Prompt >> Output only the lines from the start of the entries through the line holding "from math import isclose". Each line must match the original exactly.

^^^^

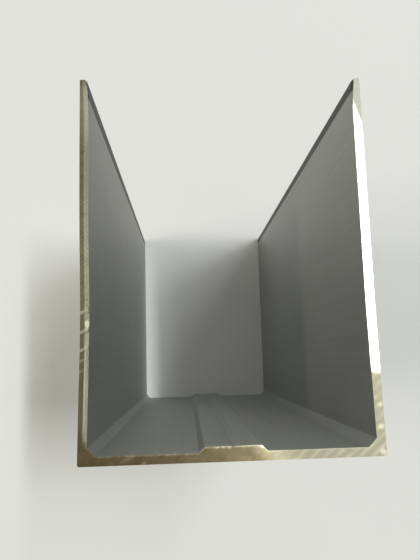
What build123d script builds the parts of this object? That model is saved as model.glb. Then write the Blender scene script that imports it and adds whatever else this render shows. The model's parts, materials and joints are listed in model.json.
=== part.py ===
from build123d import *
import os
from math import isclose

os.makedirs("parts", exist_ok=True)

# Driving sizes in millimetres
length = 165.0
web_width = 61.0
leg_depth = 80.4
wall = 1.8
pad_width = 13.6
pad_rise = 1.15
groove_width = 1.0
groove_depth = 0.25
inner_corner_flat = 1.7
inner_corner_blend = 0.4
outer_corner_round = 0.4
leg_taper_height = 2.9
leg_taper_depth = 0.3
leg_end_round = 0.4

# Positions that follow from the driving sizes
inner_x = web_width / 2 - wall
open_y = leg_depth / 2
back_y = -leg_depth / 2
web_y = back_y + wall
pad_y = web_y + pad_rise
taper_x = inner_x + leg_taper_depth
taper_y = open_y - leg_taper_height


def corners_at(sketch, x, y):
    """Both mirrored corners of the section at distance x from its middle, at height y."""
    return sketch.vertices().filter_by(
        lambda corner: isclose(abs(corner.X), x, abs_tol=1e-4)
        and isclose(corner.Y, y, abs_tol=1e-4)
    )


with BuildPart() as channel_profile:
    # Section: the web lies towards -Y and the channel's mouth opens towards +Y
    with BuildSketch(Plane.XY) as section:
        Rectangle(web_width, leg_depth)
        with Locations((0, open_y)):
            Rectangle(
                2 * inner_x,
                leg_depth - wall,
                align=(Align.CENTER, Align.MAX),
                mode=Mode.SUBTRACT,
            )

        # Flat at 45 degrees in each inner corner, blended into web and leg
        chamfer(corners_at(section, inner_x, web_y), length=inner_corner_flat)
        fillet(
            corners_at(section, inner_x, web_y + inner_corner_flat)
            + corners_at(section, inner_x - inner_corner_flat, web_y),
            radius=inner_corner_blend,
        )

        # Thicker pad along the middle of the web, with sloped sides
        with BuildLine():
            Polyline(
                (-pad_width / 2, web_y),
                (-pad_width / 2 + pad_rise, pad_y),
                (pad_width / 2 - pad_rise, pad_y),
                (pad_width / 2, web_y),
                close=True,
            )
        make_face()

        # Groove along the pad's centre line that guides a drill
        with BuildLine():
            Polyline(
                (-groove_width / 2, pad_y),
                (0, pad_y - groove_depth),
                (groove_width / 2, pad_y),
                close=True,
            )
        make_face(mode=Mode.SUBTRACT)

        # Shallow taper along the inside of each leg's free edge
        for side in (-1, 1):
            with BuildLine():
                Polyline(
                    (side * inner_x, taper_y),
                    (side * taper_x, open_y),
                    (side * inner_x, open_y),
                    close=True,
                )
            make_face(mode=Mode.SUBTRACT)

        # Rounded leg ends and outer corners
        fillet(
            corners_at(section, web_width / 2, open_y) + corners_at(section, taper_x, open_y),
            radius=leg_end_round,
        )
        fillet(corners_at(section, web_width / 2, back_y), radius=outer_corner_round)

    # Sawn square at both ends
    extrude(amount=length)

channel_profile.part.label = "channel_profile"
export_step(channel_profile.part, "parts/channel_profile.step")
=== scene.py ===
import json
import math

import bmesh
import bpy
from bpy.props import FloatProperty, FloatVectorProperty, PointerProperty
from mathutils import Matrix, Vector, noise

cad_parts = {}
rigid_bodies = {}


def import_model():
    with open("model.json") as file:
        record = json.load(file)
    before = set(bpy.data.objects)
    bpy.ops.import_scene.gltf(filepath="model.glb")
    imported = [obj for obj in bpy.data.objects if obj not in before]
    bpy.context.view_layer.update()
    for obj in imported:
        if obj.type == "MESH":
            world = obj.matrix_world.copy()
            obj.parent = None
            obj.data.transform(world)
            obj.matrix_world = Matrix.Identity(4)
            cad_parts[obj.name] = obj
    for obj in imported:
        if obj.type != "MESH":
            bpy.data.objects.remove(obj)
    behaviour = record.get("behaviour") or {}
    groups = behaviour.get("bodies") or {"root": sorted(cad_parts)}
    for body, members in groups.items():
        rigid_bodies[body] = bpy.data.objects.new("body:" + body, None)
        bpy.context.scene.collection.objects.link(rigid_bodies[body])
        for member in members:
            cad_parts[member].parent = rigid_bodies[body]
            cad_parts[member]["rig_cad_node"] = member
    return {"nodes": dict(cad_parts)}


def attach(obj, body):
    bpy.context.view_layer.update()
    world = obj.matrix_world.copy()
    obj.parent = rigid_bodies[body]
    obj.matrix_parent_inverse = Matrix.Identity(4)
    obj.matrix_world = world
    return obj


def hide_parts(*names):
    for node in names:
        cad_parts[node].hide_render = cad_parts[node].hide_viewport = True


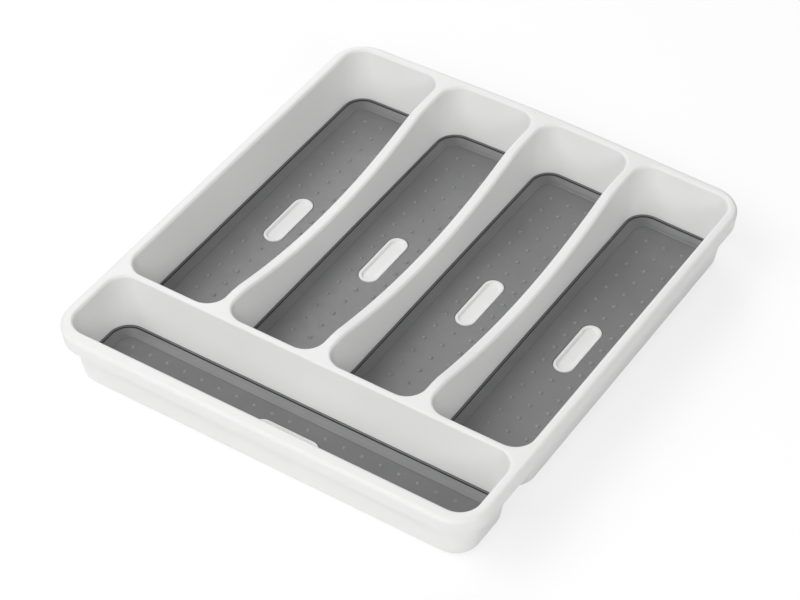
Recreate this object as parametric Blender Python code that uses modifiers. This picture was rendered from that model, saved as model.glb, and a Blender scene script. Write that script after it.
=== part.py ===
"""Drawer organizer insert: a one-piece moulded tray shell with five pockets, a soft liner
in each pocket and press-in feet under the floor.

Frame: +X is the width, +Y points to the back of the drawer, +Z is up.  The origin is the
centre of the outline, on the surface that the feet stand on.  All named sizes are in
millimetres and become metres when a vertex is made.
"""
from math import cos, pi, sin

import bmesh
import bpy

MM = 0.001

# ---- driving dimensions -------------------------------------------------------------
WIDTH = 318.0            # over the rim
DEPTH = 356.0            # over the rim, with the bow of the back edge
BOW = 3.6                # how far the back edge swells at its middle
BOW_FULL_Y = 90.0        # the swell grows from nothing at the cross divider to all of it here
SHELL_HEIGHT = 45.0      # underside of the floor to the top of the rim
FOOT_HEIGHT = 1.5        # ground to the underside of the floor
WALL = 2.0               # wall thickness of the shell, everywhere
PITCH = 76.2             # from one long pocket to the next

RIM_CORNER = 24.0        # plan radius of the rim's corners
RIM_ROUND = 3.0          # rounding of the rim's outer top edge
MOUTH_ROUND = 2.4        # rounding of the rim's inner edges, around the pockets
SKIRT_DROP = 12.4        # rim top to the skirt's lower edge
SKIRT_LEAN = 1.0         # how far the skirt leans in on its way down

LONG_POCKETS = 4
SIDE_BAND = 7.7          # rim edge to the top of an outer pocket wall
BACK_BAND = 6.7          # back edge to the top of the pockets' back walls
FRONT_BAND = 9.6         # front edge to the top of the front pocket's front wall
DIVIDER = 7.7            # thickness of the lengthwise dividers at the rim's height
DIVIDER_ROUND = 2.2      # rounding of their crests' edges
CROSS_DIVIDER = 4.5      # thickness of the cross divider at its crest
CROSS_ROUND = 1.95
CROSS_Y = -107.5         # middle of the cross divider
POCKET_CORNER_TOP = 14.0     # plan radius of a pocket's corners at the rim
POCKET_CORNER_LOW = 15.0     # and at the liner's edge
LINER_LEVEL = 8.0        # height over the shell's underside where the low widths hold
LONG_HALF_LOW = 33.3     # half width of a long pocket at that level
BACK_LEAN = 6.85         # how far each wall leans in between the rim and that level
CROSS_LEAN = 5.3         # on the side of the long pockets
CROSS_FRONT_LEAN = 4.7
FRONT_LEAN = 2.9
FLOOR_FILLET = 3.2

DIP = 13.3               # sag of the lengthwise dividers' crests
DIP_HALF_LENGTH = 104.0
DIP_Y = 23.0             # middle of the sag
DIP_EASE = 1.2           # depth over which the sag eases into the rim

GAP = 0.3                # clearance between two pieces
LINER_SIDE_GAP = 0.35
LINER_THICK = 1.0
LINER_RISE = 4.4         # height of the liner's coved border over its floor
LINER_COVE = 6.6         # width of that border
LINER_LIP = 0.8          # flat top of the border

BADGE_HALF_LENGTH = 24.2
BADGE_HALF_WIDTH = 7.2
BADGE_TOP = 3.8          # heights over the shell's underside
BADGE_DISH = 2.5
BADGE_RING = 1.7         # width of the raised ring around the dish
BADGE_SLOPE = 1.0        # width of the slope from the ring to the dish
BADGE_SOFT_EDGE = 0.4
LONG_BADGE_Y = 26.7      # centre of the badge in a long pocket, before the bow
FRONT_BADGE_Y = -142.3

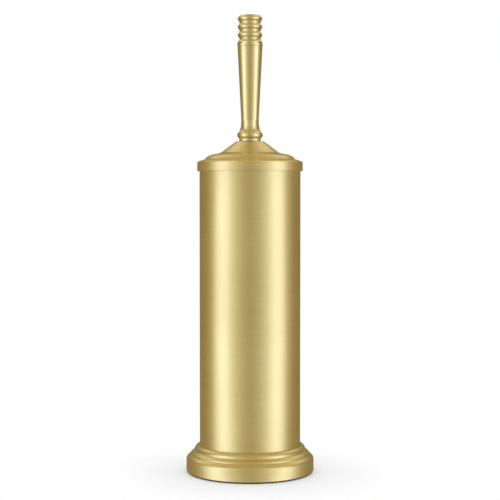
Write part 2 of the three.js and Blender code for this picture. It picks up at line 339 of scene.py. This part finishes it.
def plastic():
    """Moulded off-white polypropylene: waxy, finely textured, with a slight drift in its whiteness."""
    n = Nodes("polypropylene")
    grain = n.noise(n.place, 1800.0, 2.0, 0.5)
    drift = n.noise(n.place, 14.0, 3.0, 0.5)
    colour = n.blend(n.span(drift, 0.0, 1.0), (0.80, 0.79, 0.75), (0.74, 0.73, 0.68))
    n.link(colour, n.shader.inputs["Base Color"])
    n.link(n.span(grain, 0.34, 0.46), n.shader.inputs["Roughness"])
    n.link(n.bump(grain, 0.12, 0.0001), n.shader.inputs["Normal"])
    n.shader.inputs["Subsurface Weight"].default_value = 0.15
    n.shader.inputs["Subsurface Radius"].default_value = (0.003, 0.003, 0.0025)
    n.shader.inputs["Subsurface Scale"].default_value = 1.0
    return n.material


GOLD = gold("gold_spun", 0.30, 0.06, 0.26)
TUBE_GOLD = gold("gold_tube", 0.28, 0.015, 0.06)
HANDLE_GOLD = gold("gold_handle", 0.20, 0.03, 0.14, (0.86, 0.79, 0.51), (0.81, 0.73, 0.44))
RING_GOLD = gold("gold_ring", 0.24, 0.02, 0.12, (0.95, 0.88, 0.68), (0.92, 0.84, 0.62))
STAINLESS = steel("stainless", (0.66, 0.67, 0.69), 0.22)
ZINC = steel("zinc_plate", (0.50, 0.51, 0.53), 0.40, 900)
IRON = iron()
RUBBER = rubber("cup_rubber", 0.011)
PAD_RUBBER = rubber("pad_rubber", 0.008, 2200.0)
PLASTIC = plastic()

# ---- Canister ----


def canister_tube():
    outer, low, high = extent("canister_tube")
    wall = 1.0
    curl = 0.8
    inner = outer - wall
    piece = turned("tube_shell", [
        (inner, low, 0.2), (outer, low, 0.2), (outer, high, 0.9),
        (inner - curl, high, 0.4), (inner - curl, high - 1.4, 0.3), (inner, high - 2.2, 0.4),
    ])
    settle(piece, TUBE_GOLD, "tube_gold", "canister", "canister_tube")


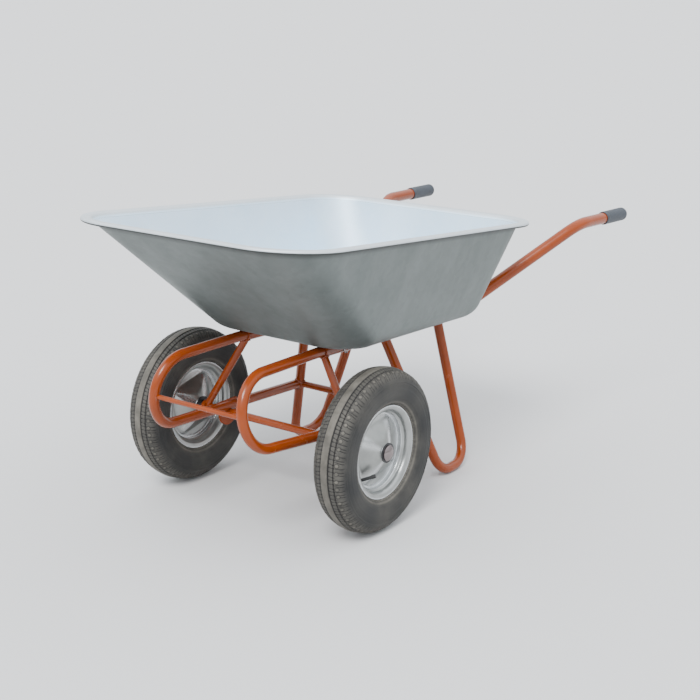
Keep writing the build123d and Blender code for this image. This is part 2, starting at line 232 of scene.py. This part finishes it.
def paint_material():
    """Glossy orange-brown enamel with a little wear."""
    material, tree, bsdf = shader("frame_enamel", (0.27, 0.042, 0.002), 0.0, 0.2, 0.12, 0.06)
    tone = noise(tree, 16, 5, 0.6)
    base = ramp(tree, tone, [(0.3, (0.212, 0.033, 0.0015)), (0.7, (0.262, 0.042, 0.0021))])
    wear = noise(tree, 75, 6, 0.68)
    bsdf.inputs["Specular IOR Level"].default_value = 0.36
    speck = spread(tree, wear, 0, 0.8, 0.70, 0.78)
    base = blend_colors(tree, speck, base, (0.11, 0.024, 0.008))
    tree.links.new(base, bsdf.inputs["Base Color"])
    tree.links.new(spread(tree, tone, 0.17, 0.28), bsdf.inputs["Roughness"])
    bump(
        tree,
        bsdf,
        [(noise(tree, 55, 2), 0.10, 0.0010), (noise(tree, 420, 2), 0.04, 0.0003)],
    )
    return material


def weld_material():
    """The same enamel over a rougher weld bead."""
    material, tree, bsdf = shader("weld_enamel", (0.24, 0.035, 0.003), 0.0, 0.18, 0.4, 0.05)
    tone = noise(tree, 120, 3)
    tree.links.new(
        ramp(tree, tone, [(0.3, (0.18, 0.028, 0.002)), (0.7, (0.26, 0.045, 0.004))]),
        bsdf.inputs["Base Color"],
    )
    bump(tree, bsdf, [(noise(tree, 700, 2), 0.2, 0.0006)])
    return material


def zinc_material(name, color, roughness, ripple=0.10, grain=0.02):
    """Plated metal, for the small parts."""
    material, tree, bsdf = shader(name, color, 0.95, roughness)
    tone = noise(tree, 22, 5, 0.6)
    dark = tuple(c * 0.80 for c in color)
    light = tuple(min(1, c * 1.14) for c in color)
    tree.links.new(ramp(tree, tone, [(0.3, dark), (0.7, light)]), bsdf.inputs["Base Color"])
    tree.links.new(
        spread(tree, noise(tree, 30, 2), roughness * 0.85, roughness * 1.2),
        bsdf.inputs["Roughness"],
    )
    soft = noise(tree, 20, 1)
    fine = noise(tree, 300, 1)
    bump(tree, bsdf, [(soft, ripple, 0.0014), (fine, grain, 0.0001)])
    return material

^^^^

Answer >>
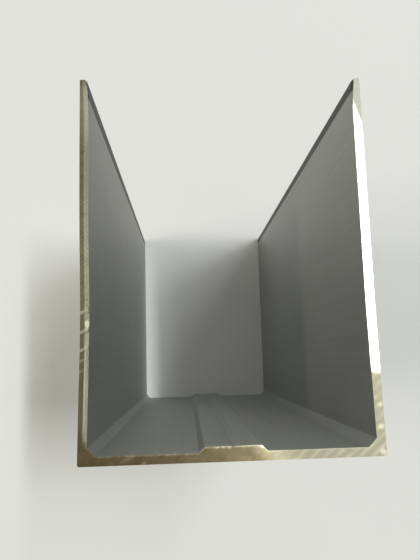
What build123d script builds the parts of this object? That model is saved as model.glb. Then write the Blender scene script that imports it and adds whatever else this render shows. The model's parts, materials and joints are listed in model.json.
=== part.py ===
from build123d import *
import os
from math import isclose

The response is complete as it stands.